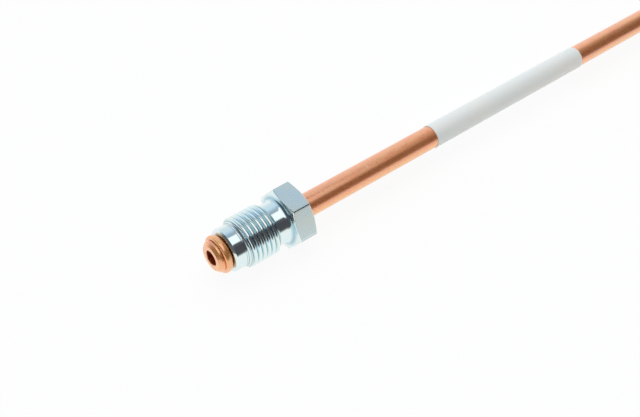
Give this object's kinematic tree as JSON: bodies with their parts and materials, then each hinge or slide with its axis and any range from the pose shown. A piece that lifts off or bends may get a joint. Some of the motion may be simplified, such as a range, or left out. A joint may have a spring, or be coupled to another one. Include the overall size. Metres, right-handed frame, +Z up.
{
  "type": "brake line",
  "caption": "Straight copper brake pipe with a formed flare and a loose male tube nut at each end, and a plain film sleeve wrapped round the pipe.",
  "frame": {"origin": "on the surface that the line lies on, under the middle of its length and under the pipe's axis", "axes": "+X along the pipe, from the front end with the film sleeve to the rear end; +Z up, square to the nut flats that the line lies on; +Y completes the right-handed frame"},
  "size_m": [0.55, 0.0128, 0.011],
  "materials": {
    "copper": "drawn copper with fine scratches",
    "zinc_plate": "bright zinc plate with a faint blue passivation",
    "white_film": "satin white film"
  },
  "bodies": {
    "line": {"brake_pipe": "copper", "film_sleeve": "white_film"},
    "front_nut": {"front_nut": "zinc_plate"},
    "rear_nut": {"rear_nut": "zinc_plate"}
  },
  "joints": [
    {"name": "front_nut_slide", "type": "slide", "parent": "line", "child": "front_nut", "axis": [1, 0, 0], "range_m": [0, 0.0341]},
    {"name": "rear_nut_slide", "type": "slide", "parent": "line", "child": "rear_nut", "axis": [-1, 0, 0], "range_m": [0, 0.43]}
  ]
}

## PROBLEM STATEMENT
Copy the data above exactly. Every line must be included.

## WRITTEN SOLUTION
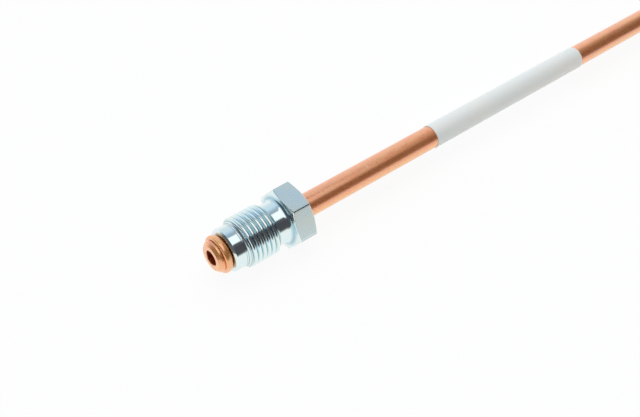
Give this object's kinematic tree as JSON: bodies with their parts and materials, then each hinge or slide with its axis and any range from the pose shown. A piece that lifts off or bends may get a joint. Some of the motion may be simplified, such as a range, or left out. A joint may have a spring, or be coupled to another one. Include the overall size. Metres, right-handed frame, +Z up.
{
  "type": "brake line",
  "caption": "Straight copper brake pipe with a formed flare and a loose male tube nut at each end, and a plain film sleeve wrapped round the pipe.",
  "frame": {"origin": "on the surface that the line lies on, under the middle of its length and under the pipe's axis", "axes": "+X along the pipe, from the front end with the film sleeve to the rear end; +Z up, square to the nut flats that the line lies on; +Y completes the right-handed frame"},
  "size_m": [0.55, 0.0128, 0.011],
  "materials": {
    "copper": "drawn copper with fine scratches",
    "zinc_plate": "bright zinc plate with a faint blue passivation",
    "white_film": "satin white film"
  },
  "bodies": {
    "line": {"brake_pipe": "copper", "film_sleeve": "white_film"},
    "front_nut": {"front_nut": "zinc_plate"},
    "rear_nut": {"rear_nut": "zinc_plate"}
  },
  "joints": [
    {"name": "front_nut_slide", "type": "slide", "parent": "line", "child": "front_nut", "axis": [1, 0, 0], "range_m": [0, 0.0341]},
    {"name": "rear_nut_slide", "type": "slide", "parent": "line", "child": "rear_nut", "axis": [-1, 0, 0], "range_m": [0, 0.43]}
  ]
}